Acorda às 5h e só chega em casa por volta das 19h.
E não reclama. “Eu agradeço por ser de escola pública.
Pude ver a vida dura que meus amigos levam e compartilhar a minha com eles.
Acho que isso me tornou uma pessoa melhor.
Se eu tivesse sido de escola particular, talvez nunca conheceria a vida dura e poderia ser prepotente”.
A ideia inicial era ir aos Estados Unidos, mas a idade de Hélio foi incompatível com a exigência do país.
Daí veio o México, que, claro, o jovem não recusou.

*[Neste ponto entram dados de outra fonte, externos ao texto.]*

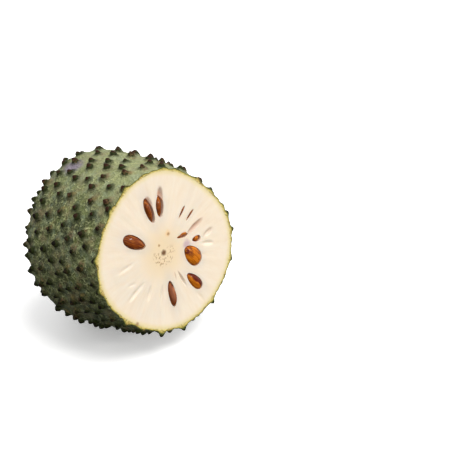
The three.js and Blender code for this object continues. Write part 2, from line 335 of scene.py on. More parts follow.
def take(piece):
    """Makes a piece the only selected one."""
    deselect()
    piece.select_set(True)
    bpy.context.view_layer.objects.active = piece


def named(name):
    """Names the primitive that was just added."""
    piece = bpy.context.object
    piece.name = piece.data.name = name
    return piece


def points_of(piece):
    """A piece's points, one to a row."""
    points = np.empty(len(piece.data.vertices) * 3)
    piece.data.vertices.foreach_get("co", points)
    return points.reshape(-1, 3)


def move_points(piece, points):
    """Puts a piece's points in new places."""
    piece.data.vertices.foreach_set("co", np.asarray(points, float).ravel())
    piece.data.update()


def note(piece, name, values):
    """Keeps one value for each point of a piece, for its material to read."""
    kept = piece.data.attributes.get(name) or piece.data.attributes.new(name, "FLOAT", "POINT")
    kept.data.foreach_set("value", np.broadcast_to(values, len(piece.data.vertices)).astype(np.float32))


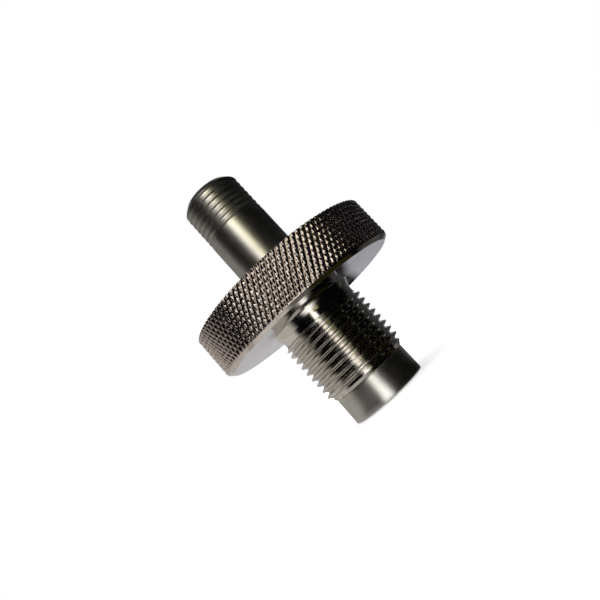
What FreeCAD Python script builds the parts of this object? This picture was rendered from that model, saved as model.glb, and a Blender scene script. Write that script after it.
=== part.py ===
import FreeCAD
import Part

import math
import os

os.makedirs("parts", exist_ok=True)

V = FreeCAD.Vector

# Handwheel hose connector: a turned stem that carries a loose handwheel with
# a knurled rim and a male G5/8 thread. Millimetres. The axis is Z, the nose
# points down and the hose end points up. Z = 0 is the underside of the seal
# in the nose, which the part stands on.

# Round cord seal in the nose end face
SEAL_CORD_R = 0.89
SEAL_MEAN_R = 6.45
SEAL_PROUD = 0.25
SEAL_SIDE_GAP = 0.06
SEAL_SEGMENTS = 32
SEAL_SIDES = 8

# Stem: nose, plain shank and hose end, with a bore right through
NOSE_R = 9.95
NOSE_LENGTH = 6.83
NOSE_EDGE = 0.4
SHANK_R = 8.0
STEM_LENGTH = 66.31
TAIL_CHAMFER = 1.3
BORE_R = 3.0

# Handwheel, measured up from the nose end where a height is needed
WHEEL_R = 25.5
WHEEL_FACE_R = 23.94
WHEEL_FACE_HEIGHT = 27.39
WHEEL_CHAMFER = 1.1
WHEEL_WIDTH = 11.24
NECK_R = 10.58
NECK_FILLET = 0.5
WHEEL_CLEARANCE = 0.05

# Male G5/8 thread: 14 turns to the inch, flanks 55 degrees apart
THREAD_R = 11.42
THREAD_PITCH = 25.4 / 14
THREAD_DEPTH = 0.6403 * THREAD_PITCH
THREAD_CORE_SPARE = 0.1
THREAD_FLANK_ANGLE = 27.5
THREAD_LENGTH = 16.9
THREAD_CHAMFER = 1.1
THREAD_RELIEF = 0.55
THREAD_CREST_START = -0.62
THREAD_FADE_TURNS = 0.6
THREAD_STEPS = 26

# Diamond knurl: two families of V grooves, one each way round
KNURL_COUNT = 118
KNURL_ANGLE = 30.0
KNURL_DEPTH = 0.5
KNURL_ROW_OFFSET = 0.6
RIM_SPARE = 1.0

# Retaining ring behind the handwheel, sunk in a pocket in its back
RING_SEAT_R = 7.6
RING_BAND_R = 9.8
RING_THICKNESS = 1.0
RING_SLOT = 1.1
RING_GAP_ANGLE = 40.0
RING_LUG_R = 1.7
RING_LUG_CENTRE_R = 9.2
RING_LUG_INSET = 0.6
RING_HOLE_R = 0.85
POCKET_R = 11.6
POCKET_DEPTH = 2.0
WHEEL_PLAY = 0.15

# Heights that follow
NOSE_Z = SEAL_PROUD
SHOULDER_Z = NOSE_Z + NOSE_LENGTH
STEM_TOP_Z = NOSE_Z + STEM_LENGTH
FACE_Z = NOSE_Z + WHEEL_FACE_HEIGHT
RIM_Z = FACE_Z + WHEEL_CHAMFER
BACK_Z = FACE_Z + WHEEL_WIDTH
POCKET_Z = BACK_Z - POCKET_DEPTH
RING_Z = POCKET_Z + WHEEL_PLAY
SLOT_TOP_Z = RING_Z + RING_THICKNESS
THREAD_TOP_Z = SHOULDER_Z + THREAD_LENGTH
WHEEL_BORE_R = SHANK_R + WHEEL_CLEARANCE


def polar(radius, angle, z):
    return V(radius * math.cos(angle), radius * math.sin(angle), z)


def turned(outline):
    """Solid of revolution about Z from an outline of (radius, z) corners."""
    corners = [V(r, 0, z) for r, z in outline]
    face = Part.Face(Part.makePolygon(corners + [corners[0]]))
    return face.revolve(V(0, 0, 0), V(0, 0, 1), 360)


def cylinder(radius, bottom, height):
    return Part.makeCylinder(radius, height, V(0, 0, bottom))


def faceted(points, facets):
    """Closed solid from points and triangles of point numbers."""
    net = Part.Shape()
    net.makeShapeFromMesh((points, facets), 0.0001, False)
    solid = Part.makeSolid(Part.makeShell(net.Faces))
    if solid.Volume < 0:
        solid.reverse()
    return solid


def quad(a, b, c, d):
    """Two triangles for the four corners of one cell, in order round it."""
    return [(a, b, c), (a, c, d)]


def make_stem():
    inner_r = SEAL_MEAN_R - SEAL_CORD_R - SEAL_SIDE_GAP
    outer_r = SEAL_MEAN_R + SEAL_CORD_R + SEAL_SIDE_GAP
    seal_floor = 2 * SEAL_CORD_R
    slot_z = SLOT_TOP_Z - RING_SLOT
    return turned([
        (BORE_R, NOSE_Z),
        (inner_r, NOSE_Z),
        (inner_r, seal_floor),
        (outer_r, seal_floor),
        (outer_r, NOSE_Z),
        (NOSE_R - NOSE_EDGE, NOSE_Z),
        (NOSE_R, NOSE_Z + NOSE_EDGE),
        (NOSE_R, SHOULDER_Z),
        (SHANK_R, SHOULDER_Z),
        (SHANK_R, slot_z),
        (RING_SEAT_R, slot_z),
        (RING_SEAT_R, SLOT_TOP_Z),
        (SHANK_R, SLOT_TOP_Z),
        (SHANK_R, STEM_TOP_Z - TAIL_CHAMFER),
        (SHANK_R - TAIL_CHAMFER, STEM_TOP_Z),
        (BORE_R, STEM_TOP_Z),
    ])


def make_seal():
    """Cord ring, faceted round and along, with a flat against its groove floor."""
    points = []
    for i in range(SEAL_SEGMENTS):
        angle = 2 * math.pi * i / SEAL_SEGMENTS
        for k in range(SEAL_SIDES):
            turn = 2 * math.pi * k / SEAL_SIDES + math.pi / 2
            radius = SEAL_MEAN_R + SEAL_CORD_R * math.cos(turn)
            points.append(polar(radius, angle, SEAL_CORD_R * (1 + math.sin(turn))))
    facets = []
    for i in range(SEAL_SEGMENTS):
        here = i * SEAL_SIDES
        there = (i + 1) % SEAL_SEGMENTS * SEAL_SIDES
        for k in range(SEAL_SIDES):
            after = (k + 1) % SEAL_SIDES
            facets += quad(here + k, there + k, there + after, here + after)
    return faceted(points, facets)


def make_ring():
    """Open spring ring with a lug and a plier hole at each side of its gap."""
    band = cylinder(RING_BAND_R, RING_Z, RING_THICKNESS)
    half_gap = math.radians(RING_GAP_ANGLE / 2)
    reach = 2 * RING_BAND_R
    gap = Part.Face(Part.makePolygon([
        V(0, 0, RING_Z),
        polar(reach, -half_gap, RING_Z),
        polar(reach, half_gap, RING_Z),
        V(0, 0, RING_Z),
    ])).extrude(V(0, 0, RING_THICKNESS))
    ring = band.cut(gap)
    lug_angle = half_gap + RING_LUG_INSET * RING_LUG_R / RING_LUG_CENTRE_R
    for side in (-1, 1):
        centre = polar(RING_LUG_CENTRE_R, side * lug_angle, RING_Z)
        lug = Part.makeCylinder(RING_LUG_R, RING_THICKNESS, centre)
        hole = Part.makeCylinder(RING_HOLE_R, RING_THICKNESS, centre)
        ring = ring.fuse(lug).cut(hole)
    ring = ring.cut(cylinder(RING_SEAT_R, RING_Z, RING_THICKNESS))
    return ring.removeSplitter()


def knurled_prism():
    """Prism round the rim whose side is a net of four-sided points."""
    row_height = math.pi * WHEEL_R / KNURL_COUNT / math.tan(math.radians(KNURL_ANGLE))
    around = 2 * KNURL_COUNT
    low = FACE_Z - KNURL_ROW_OFFSET * row_height
    rows = math.ceil((BACK_Z - low) / row_height) + 1
    points = []
    for n in range(rows + 1):
        for m in range(around):
            radius = WHEEL_R - KNURL_DEPTH * ((m + n) % 2)
            points.append(polar(radius, math.pi * m / KNURL_COUNT, low + n * row_height))
    points += [V(0, 0, low), V(0, 0, low + rows * row_height)]
    bottom = len(points) - 2
    top = len(points) - 1

    def at(m, n):
        return n * around + m % around

    facets = []
    for n in range(rows + 1):
        for m in range(n % 2, around, 2):
            if n < rows:
                facets.append((at(m, n), at(m + 1, n), at(m, n + 1)))
                facets.append((at(m, n), at(m, n + 1), at(m - 1, n)))
            if n > 0:
                facets.append((at(m, n), at(m - 1, n), at(m, n - 1)))
                facets.append((at(m, n), at(m, n - 1), at(m + 1, n)))
    for m in range(around):
        facets.append((bottom, at(m + 1, 0), at(m, 0)))
        facets.append((top, at(m, rows), at(m + 1, rows)))
    return faceted(points, facets)


def threaded_core():
    """Core with a right-hand thread whose groove fades out at the neck."""
    flank = THREAD_DEPTH * math.tan(math.radians(THREAD_FLANK_ANGLE))
    flat = THREAD_PITCH / 2 - flank
    offsets = [-flat / 2, flat / 2, flat / 2 + flank, 1.5 * flat + flank]
    start = SHOULDER_Z + THREAD_CREST_START - 2 * THREAD_PITCH
    groove_turns = (THREAD_TOP_Z - start) / THREAD_PITCH
    turns = math.ceil(groove_turns) + 3
    last = turns * THREAD_STEPS
    points = []
    for j in range(last + 1):
        turn = j / THREAD_STEPS
        cut = min(1.0, max(0.0, (groove_turns - turn) / THREAD_FADE_TURNS))
        root_r = THREAD_R - THREAD_DEPTH * cut
        for offset, radius in zip(offsets, (THREAD_R, THREAD_R, root_r, root_r)):
            z = start + THREAD_PITCH * turn + offset
            points.append(polar(radius, 2 * math.pi * turn, z))
    points += [V(0, 0, points[0].z), V(0, 0, points[-1].z)]
    bottom = len(points) - 2
    top = len(points) - 1

    def at(row, j):
        """Point on a row of the strip; row 4 is the first row one turn on."""
        if row == 4:
            return 4 * (j + THREAD_STEPS)
        return 4 * j + row

    facets = []
    for row in range(4):
        end = last if row < 3 else last - THREAD_STEPS
        for j in range(end):
            facets += quad(at(row, j), at(row, j + 1), at(row + 1, j + 1), at(row + 1, j))
    low_rim = [at(0, j) for j in range(THREAD_STEPS + 1)]
    low_rim += [at(row, 0) for row in (3, 2, 1, 0)]
    high_rim = [at(3, j) for j in range(last - THREAD_STEPS, last + 1)]
    high_rim += [at(row, last) for row in (2, 1, 0)]
    high_rim.append(at(3, last - THREAD_STEPS))
    for a, b in zip(low_rim, low_rim[1:]):
        facets.append((bottom, b, a))
    for a, b in zip(high_rim, high_rim[1:]):
        facets.append((top, a, b))
    return faceted(points, facets)


def make_neck():
    """Threaded end and relieved neck, up to the plane of the wheel face."""
    over_r = THREAD_R + THREAD_CORE_SPARE
    chamfer = THREAD_CHAMFER * (1 + THREAD_CORE_SPARE / THREAD_DEPTH)
    blank = turned([
        (WHEEL_BORE_R, SHOULDER_Z),
        (THREAD_R - THREAD_DEPTH, SHOULDER_Z),
        (over_r, SHOULDER_Z + chamfer),
        (over_r, THREAD_TOP_Z - THREAD_RELIEF),
        (NECK_R, THREAD_TOP_Z),
        (NECK_R, FACE_Z - NECK_FILLET),
        (NECK_R + NECK_FILLET, FACE_Z),
        (WHEEL_BORE_R, FACE_Z),
    ])
    return blank.common(threaded_core())


def rim_polygon(radius, z):
    """Wire with a flat for each tooth of the knurl."""
    step = 2 * math.pi / KNURL_COUNT
    corners = [polar(radius, (i + 0.5) * step, z) for i in range(KNURL_COUNT)]
    return Part.makePolygon(corners + [corners[0]])


def make_disc():
    """Knurled disc with its chamfered front edge, its bore and its back pocket."""
    over_r = WHEEL_R + RIM_SPARE
    over_z = RIM_Z + RIM_SPARE * WHEEL_CHAMFER / (WHEEL_R - WHEEL_FACE_R)
    blank = Part.makeLoft([
        rim_polygon(WHEEL_FACE_R, FACE_Z),
        rim_polygon(over_r, over_z),
        rim_polygon(over_r, BACK_Z),
    ], True, True)
    blank = blank.cut(cylinder(WHEEL_BORE_R, FACE_Z, WHEEL_WIDTH))
    blank = blank.cut(cylinder(POCKET_R, POCKET_Z, POCKET_DEPTH))
    return knurled_prism().common(blank)


def make_wheel():
    return make_neck().fuse(make_disc())


PIECES = {
    "stem": make_stem,
    "handwheel": make_wheel,
    "nose_o_ring": make_seal,
    "retaining_ring": make_ring,
}

for name, make in PIECES.items():
    piece = make()
    piece.exportStep("parts/" + name + ".step")
    print(name, len(piece.Solids), piece.isValid(), round(piece.Volume, 2))
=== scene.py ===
import math

import bpy
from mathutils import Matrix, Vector


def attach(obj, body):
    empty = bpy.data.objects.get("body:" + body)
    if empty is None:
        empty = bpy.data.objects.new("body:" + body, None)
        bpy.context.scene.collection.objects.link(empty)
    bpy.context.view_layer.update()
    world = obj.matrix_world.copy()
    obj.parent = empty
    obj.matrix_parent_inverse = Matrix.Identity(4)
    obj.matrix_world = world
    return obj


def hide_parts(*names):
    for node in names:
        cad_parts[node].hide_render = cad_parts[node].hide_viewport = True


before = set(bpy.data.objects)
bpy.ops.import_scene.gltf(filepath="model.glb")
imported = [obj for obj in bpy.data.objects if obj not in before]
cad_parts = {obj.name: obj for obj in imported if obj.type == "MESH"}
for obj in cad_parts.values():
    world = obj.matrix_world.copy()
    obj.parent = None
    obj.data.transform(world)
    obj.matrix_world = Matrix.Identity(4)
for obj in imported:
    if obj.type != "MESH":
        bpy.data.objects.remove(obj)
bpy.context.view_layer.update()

MM = 0.001
TAU = 2 * math.pi

# Sizes in millimetres, as in the construction
NOSE_R = 9.95
NOSE_Z = 0.25
SHOULDER_Z = 7.08
SHANK_R = 8.0
STEM_TOP_Z = 66.56
BORE_R = 3.0
SEAL_CORD_R = 0.89
SEAL_MEAN_R = 6.45
SEAL_SIDE_GAP = 0.06
RING_SEAT_R = 7.6
RING_SLOT_LOW = 36.93
RING_SLOT_HIGH = 38.03
WHEEL_R = 25.5
WHEEL_FACE_R = 23.94
FACE_Z = 27.64
RIM_Z = 28.74
FACE_CONE = (WHEEL_R - WHEEL_FACE_R) / (RIM_Z - FACE_Z)
BACK_Z = 38.88
WHEEL_BORE_R = 8.05
NECK_R = 10.58
POCKET_R = 11.6
POCKET_Z = 36.88
THREAD_R = 11.42
THREAD_PITCH = 25.4 / 14
THREAD_DEPTH = 0.6403 * THREAD_PITCH
THREAD_FLANK_ANGLE = 27.5
THREAD_CREST_START = -0.62
THREAD_CREST_Z = SHOULDER_Z + THREAD_CREST_START
THREAD_TOP_Z = 23.98
THREAD_RELIEF = 0.55
KNURL_COUNT = 118
KNURL_ANGLE = 30.0
KNURL_DEPTH = 0.5
KNURL_ROW_OFFSET = 0.6
KNURL_ROW = math.pi * WHEEL_R / KNURL_COUNT / math.tan(math.radians(KNURL_ANGLE))
KNURL_LOW_Z = FACE_Z - KNURL_ROW_OFFSET * KNURL_ROW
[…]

Há cerca de quatro meses, ele participa de reuniões semanais para saber as regras do intercâmbio, como não tomar bebidas alcoólicas nem dirigir.
Mas manter a disciplina não é tarefa difícil para o jeito pacato e simples de Hélio.
Nos fins de semana, quando não está na Igreja, gosta de tocar violão.
Um dos maiores medos que têm da viagem?
A comida. “Já li que tudo lá é bem picante e que, se você recursar, eles ficam chateados.
Mas eu tenho gastrite”, brinca.
Ainda nos planejamentos para o embarque, está se programando para estudar espanhol com uma amiga.
Tudo isto o adolescente conta à reportagem ao lado dos ouvidos atentos da mãe.
Dona Edione Vieira da Silva, 47, criou o filho sozinha e não esconde o aperto no coração com a viagem. “No começo, eu não queria que ele fosse, mas ele disse que ia nem que fugisse de casa”, diz em tom de brincadeira. “Hoje eu estou muito feliz por ele. É uma oportunidade que eu nunca poderia dar e tenho muito orgulho do meu filho.
Nunca me deu problemas.
Ele aprendeu a ler sozinho”, conta orgulhosa.
Mas Hélio já deu um jeito na saudade da mãe.
Adotou uma gatinha da rua.
Chiquinha deverá ocupar um pouquinho do vazio que Hélio vai deixar na vida da mãe e dos amigos para levar sua simplicidade e fé na vida para outro país.